16
votes

Possible Duplicate:
Why does this C code work?
How do you use offsetof() on a struct?

I read about this offsetof macro on the Internet, but it doesn't explain what it is used for.

#define offsetof(a,b) ((int)(&(((a*)(0))->b)))

What is it trying to do and what is the advantage of using it?

4
That offsetof macro is incorrect. They should cast to size_t, not int, and they should probably subtract (char*)0 from the result before casting even though it's a null pointer constant.Chris Lutz

4 Answers

41
votes

R.. is correct in his answer to the second part of your question: this code is not advised when using a modern C compiler.

But to answer the first part of your question, what this is actually doing is:

(
  (int)(         // 4.
    &( (         // 3.
      (a*)(0)    // 1.
     )->b )      // 2.
  )
)

Working from the inside out, this is ...

  1. Casting the value zero to the struct pointer type a*
  2. Getting the struct field b of this (illegally placed) struct object
  3. Getting the address of this b field
  4. Casting the address to an int

Conceptually this is placing a struct object at memory address zero and then finding out at what the address of a particular field is. This could allow you to figure out the offsets in memory of each field in a struct so you could write your own serializers and deserializers to convert structs to and from byte arrays.

Of course if you would actually dereference a zero pointer your program would crash, but actually everything happens in the compiler and no actual zero pointer is dereferenced at runtime.

In most of the original systems that C ran on the size of an int was 32 bits and was the same as a pointer, so this actually worked.

17
votes

It has no advantages and should not be used, since it invokes undefined behavior (and uses the wrong type - int instead of size_t).

The C standard defines an offsetof macro in stddef.h which actually works, for cases where you need the offset of an element in a structure, such as:

#include <stddef.h>

struct foo {
    int a;
    int b;
    char *c;
};

struct struct_desc {
    const char *name;
    int type;
    size_t off;
};

static const struct struct_desc foo_desc[] = {
    { "a", INT, offsetof(struct foo, a) },
    { "b", INT, offsetof(struct foo, b) },
    { "c", CHARPTR, offsetof(struct foo, c) },
};

which would let you programmatically fill the fields of a struct foo by name, e.g. when reading a JSON file.

5
votes

It's finding the byte offset of a particular member of a struct. For example, if you had the following structure:

struct MyStruct
{
    double d;
    int i;
    void *p;
};

Then you'd have offsetOf(MyStruct, d) == 0, offsetOf(MyStruct, i) == 8, and offsetOf(MyStruct, p) == 12 (that is, the member named d is 0 bytes from the start of the structure, etc.).

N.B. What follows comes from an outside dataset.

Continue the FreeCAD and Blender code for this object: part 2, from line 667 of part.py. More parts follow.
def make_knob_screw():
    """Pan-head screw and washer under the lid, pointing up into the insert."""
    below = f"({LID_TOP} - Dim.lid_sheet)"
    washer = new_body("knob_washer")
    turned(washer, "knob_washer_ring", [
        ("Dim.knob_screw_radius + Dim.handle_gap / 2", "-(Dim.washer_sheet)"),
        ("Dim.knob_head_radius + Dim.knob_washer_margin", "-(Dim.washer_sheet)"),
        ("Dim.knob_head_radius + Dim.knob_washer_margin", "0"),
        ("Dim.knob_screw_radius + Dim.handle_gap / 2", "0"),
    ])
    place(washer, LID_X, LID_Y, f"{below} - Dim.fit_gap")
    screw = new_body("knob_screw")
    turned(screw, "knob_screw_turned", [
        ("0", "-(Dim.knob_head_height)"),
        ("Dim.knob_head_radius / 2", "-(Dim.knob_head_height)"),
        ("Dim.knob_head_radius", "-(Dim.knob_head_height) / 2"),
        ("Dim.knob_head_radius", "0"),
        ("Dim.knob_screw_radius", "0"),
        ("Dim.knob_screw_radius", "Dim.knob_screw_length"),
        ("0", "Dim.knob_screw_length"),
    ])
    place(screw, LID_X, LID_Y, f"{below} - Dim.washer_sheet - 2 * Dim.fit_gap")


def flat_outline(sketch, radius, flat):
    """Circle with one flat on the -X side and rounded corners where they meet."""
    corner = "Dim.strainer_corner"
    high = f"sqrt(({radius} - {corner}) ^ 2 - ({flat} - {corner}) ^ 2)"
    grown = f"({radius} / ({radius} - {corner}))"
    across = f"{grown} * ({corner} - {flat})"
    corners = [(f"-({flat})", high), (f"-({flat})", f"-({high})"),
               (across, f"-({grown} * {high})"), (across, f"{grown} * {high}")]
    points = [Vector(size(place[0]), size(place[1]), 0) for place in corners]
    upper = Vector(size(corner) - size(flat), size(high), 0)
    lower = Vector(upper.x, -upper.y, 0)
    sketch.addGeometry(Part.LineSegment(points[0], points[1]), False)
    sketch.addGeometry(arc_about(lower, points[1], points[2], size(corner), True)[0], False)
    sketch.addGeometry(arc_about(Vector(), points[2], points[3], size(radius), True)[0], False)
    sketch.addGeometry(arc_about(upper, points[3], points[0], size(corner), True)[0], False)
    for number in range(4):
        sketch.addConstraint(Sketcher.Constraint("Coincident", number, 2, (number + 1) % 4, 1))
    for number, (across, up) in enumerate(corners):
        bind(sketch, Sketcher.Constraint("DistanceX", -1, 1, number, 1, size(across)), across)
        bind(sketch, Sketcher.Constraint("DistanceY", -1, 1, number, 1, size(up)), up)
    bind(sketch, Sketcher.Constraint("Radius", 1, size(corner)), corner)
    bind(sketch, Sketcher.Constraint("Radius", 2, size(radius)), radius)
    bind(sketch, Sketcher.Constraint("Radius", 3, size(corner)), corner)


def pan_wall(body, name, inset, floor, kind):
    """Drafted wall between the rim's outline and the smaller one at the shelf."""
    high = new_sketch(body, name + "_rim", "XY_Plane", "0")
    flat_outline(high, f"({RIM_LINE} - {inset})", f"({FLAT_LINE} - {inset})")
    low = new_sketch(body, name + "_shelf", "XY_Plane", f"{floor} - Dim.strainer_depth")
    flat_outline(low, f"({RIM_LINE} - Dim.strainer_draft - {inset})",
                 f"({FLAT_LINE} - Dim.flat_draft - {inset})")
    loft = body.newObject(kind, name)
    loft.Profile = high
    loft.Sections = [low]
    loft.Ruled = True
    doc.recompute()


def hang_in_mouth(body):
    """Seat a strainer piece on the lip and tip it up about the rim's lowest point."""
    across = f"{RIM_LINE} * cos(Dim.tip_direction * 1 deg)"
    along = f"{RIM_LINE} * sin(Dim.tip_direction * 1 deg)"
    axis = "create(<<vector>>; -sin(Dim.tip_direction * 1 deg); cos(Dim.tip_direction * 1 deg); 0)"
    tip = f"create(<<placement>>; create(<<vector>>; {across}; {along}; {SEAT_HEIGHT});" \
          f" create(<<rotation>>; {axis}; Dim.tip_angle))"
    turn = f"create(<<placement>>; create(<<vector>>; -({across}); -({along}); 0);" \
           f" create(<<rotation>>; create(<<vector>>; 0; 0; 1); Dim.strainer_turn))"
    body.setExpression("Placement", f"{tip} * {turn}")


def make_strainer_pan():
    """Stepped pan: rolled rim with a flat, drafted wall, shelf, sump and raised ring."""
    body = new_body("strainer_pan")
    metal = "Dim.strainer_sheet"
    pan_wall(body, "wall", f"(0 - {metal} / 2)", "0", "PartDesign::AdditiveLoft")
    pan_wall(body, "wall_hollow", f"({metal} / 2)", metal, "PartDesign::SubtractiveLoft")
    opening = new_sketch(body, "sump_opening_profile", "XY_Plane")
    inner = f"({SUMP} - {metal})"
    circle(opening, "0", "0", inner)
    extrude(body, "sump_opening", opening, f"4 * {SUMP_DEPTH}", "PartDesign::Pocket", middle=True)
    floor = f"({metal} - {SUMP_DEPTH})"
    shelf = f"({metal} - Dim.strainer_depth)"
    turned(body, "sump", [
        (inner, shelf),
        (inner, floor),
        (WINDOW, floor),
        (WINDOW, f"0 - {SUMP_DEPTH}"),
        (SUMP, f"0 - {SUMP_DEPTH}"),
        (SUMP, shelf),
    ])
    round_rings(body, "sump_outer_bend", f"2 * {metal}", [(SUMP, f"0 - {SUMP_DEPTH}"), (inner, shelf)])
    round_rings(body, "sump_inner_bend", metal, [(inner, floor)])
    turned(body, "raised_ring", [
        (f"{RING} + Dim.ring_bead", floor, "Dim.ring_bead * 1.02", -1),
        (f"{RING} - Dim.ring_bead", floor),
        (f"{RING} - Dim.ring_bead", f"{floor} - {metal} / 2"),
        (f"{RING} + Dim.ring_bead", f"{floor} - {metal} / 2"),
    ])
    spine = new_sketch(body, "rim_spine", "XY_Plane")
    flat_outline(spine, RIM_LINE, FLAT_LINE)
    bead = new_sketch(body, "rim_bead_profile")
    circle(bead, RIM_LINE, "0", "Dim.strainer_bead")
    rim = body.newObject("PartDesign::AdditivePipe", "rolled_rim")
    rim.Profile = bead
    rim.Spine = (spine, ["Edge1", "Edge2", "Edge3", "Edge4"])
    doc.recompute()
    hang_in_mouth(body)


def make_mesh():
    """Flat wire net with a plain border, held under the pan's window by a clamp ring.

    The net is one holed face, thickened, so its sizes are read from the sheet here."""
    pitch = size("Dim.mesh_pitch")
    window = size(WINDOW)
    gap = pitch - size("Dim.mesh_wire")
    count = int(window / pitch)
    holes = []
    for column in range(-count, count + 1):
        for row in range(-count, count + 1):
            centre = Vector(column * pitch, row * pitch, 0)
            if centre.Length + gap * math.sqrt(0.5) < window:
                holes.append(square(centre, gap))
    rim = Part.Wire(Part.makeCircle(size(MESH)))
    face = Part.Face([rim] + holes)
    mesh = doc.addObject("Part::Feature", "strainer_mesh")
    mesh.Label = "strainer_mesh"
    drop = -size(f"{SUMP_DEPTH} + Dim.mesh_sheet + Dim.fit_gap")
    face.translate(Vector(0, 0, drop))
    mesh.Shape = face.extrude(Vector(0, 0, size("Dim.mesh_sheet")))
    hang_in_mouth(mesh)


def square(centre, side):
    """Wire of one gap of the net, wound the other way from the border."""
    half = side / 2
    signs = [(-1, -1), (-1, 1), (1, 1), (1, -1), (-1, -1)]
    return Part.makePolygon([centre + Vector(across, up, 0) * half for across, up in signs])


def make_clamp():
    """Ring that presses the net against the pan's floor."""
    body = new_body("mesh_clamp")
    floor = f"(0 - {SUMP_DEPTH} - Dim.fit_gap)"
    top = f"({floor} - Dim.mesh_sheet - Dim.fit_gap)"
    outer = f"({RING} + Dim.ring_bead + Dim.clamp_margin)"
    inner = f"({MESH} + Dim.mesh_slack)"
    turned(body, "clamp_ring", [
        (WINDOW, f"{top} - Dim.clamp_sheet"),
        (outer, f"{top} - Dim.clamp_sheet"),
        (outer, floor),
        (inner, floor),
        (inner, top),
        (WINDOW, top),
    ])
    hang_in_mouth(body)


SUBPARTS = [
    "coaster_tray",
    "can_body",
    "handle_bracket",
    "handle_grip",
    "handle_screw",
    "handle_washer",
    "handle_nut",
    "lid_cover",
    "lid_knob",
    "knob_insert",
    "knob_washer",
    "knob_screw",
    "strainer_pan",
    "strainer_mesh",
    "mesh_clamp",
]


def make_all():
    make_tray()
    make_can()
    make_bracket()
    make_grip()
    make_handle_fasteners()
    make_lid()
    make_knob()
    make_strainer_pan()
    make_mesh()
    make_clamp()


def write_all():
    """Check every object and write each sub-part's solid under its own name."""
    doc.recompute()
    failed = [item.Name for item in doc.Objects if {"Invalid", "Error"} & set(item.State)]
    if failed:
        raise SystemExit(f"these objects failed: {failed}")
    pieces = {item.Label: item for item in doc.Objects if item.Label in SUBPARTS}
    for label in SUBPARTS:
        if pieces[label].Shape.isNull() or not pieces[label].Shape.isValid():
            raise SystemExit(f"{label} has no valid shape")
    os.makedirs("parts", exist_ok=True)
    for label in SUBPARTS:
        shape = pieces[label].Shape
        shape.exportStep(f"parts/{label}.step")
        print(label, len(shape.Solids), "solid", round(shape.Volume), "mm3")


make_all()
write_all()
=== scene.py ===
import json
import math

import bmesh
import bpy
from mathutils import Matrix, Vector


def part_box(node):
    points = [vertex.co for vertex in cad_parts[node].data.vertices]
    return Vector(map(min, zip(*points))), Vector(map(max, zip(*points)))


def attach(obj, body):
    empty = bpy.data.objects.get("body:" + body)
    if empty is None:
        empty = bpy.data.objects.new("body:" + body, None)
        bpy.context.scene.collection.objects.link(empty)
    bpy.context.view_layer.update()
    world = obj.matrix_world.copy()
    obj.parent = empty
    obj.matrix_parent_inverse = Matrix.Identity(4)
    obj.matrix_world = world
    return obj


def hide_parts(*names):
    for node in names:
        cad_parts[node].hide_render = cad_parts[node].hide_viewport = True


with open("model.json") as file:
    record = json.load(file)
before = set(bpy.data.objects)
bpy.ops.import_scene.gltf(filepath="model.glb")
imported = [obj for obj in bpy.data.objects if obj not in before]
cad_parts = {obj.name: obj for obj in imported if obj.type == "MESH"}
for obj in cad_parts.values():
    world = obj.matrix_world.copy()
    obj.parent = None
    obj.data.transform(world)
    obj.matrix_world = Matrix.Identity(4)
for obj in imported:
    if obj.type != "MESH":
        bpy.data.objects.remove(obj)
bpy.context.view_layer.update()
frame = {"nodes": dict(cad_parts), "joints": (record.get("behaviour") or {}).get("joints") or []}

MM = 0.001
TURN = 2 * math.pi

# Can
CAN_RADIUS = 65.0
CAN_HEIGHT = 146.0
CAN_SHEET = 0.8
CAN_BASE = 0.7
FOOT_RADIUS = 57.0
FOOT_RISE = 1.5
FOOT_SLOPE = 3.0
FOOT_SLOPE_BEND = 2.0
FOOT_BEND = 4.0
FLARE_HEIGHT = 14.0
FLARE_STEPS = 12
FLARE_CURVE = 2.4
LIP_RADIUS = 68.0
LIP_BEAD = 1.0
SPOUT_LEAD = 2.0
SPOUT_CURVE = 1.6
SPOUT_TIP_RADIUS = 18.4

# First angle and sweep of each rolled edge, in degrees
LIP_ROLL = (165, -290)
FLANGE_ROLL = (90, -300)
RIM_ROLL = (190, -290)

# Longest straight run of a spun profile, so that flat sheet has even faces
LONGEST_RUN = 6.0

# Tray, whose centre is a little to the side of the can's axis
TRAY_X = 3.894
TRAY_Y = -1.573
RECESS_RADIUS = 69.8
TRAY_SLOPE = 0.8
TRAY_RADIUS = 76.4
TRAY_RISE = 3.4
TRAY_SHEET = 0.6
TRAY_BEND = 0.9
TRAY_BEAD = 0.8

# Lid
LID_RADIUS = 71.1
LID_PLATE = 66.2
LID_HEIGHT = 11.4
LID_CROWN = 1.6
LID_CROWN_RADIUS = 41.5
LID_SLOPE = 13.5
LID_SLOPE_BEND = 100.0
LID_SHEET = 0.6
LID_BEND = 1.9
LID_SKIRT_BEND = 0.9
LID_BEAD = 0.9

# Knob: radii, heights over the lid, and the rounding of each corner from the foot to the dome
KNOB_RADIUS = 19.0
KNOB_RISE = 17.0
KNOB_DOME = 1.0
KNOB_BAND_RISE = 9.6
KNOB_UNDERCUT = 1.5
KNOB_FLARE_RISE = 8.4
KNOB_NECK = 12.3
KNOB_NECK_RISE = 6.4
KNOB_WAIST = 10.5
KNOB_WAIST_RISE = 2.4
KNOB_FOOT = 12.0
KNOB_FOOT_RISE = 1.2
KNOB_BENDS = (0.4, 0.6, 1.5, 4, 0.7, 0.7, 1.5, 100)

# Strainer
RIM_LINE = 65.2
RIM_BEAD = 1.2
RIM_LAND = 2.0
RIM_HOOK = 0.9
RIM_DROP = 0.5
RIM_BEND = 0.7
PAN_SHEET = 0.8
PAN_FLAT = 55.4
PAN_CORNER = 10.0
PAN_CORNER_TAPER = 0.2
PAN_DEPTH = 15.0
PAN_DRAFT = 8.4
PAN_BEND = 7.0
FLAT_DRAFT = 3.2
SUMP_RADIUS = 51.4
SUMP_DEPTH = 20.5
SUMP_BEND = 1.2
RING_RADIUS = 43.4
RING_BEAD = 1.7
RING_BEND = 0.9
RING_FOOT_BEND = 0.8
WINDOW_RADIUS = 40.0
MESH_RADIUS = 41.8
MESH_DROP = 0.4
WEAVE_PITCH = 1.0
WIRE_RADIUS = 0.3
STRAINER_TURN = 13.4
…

The way that it works is it pretends that an instance of your structure exists at address 0 (the ((a*)(0)) part), and then it takes the address of the intended structure member and casts it to an integer. Although dereferencing an object at address 0 would ordinarily be an error, it's ok to take the address because the address-of operator & and the member dereference -> cancel each other out.

It's typically used for generalized serialization frameworks. If you have code for converting between some kind of wire data (e.g. bytes in a file or from the network) and in-memory data structures, it's often convenient to create a mapping from member name to member offset, so that you can serialize or deserialize values in a generic manner.

-2
votes

The implementation of the offsetof macro is really irrelevant.

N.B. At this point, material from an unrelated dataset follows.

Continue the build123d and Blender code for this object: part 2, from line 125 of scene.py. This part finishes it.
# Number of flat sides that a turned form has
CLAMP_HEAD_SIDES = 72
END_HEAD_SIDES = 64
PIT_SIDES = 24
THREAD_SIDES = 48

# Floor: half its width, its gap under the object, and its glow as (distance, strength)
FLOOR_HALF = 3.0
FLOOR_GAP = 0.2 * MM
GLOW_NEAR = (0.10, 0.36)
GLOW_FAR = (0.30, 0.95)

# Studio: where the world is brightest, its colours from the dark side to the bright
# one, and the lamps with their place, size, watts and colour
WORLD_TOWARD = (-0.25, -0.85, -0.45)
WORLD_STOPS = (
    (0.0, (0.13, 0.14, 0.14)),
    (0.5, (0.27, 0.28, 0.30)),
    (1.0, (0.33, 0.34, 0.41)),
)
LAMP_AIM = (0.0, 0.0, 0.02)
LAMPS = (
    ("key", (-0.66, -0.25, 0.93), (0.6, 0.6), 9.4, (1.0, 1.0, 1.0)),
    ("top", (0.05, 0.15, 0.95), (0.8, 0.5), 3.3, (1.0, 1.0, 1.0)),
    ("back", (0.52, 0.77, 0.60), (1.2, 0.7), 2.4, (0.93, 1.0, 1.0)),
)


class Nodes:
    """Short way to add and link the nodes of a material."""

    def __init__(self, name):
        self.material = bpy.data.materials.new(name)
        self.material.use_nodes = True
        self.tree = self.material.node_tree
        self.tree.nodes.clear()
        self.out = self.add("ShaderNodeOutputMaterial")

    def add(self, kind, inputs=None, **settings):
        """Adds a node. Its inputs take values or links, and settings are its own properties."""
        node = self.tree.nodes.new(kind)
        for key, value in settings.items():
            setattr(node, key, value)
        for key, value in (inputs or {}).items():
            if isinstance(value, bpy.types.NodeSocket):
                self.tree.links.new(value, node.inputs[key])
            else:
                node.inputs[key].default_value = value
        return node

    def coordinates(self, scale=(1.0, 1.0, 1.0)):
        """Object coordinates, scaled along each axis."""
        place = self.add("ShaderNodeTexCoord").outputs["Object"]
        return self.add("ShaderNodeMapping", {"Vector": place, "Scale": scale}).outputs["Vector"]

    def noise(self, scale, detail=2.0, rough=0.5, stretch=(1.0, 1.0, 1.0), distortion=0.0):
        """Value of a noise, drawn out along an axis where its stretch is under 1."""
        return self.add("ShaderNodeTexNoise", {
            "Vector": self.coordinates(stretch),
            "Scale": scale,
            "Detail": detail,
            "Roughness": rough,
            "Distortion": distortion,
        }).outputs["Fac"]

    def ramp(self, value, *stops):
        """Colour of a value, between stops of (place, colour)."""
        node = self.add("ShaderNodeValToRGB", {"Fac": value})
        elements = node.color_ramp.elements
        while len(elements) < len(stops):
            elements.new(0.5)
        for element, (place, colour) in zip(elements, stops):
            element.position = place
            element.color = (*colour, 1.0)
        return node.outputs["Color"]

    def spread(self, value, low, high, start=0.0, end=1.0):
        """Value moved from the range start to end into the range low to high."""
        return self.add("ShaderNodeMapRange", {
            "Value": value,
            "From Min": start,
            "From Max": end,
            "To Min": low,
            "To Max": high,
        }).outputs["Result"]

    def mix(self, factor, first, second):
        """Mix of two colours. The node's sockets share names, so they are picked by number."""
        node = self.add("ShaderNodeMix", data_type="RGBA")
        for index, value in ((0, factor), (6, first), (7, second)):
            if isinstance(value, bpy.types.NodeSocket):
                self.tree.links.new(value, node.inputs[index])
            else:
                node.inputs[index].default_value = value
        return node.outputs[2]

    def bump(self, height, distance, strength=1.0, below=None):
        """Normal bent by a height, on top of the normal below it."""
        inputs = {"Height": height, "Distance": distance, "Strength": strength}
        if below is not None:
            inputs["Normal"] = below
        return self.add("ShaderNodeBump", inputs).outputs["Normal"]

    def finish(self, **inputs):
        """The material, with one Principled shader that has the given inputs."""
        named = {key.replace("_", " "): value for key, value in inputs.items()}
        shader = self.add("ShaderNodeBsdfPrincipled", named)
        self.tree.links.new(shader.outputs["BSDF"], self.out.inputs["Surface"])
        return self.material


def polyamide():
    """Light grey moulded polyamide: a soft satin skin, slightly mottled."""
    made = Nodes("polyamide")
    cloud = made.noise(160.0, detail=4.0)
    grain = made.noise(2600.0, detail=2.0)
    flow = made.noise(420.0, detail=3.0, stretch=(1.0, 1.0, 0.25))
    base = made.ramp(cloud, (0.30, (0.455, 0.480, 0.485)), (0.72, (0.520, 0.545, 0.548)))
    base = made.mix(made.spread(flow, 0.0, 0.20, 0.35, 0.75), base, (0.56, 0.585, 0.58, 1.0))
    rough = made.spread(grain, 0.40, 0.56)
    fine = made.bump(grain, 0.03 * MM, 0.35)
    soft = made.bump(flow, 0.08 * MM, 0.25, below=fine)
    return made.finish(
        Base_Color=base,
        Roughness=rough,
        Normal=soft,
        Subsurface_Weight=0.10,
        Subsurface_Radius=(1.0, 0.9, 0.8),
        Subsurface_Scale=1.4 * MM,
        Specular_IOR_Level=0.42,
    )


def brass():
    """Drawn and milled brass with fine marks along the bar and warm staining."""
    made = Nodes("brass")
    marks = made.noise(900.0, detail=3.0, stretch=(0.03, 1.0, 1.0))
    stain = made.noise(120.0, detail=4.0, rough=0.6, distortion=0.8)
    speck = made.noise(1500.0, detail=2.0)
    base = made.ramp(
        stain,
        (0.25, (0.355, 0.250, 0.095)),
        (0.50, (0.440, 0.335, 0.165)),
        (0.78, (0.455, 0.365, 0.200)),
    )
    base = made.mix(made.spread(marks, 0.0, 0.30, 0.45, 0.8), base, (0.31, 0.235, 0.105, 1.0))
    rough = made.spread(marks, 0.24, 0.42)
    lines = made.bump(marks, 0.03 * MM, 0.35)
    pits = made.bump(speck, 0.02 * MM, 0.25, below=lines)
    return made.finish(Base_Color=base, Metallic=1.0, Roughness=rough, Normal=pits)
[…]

The actual C standard defines it as in 7.17.3:

offsetof(type, member-designator)

which expands to an integer constant expression that has type size_t, the value of which is the offset in bytes, to the structure member (designated by member-designator), from the beginning of its structure (designated by type). The type and member designator shall be such that given static type t;.

Trust Adam Rosenfield's answer.

R is completely wrong, and it has many uses - especially being able to tell when code is non-portable among platforms.

(OK, it's C++, but we use it in static template compile time assertions to make sure our data structures do not change size between platforms/versions.)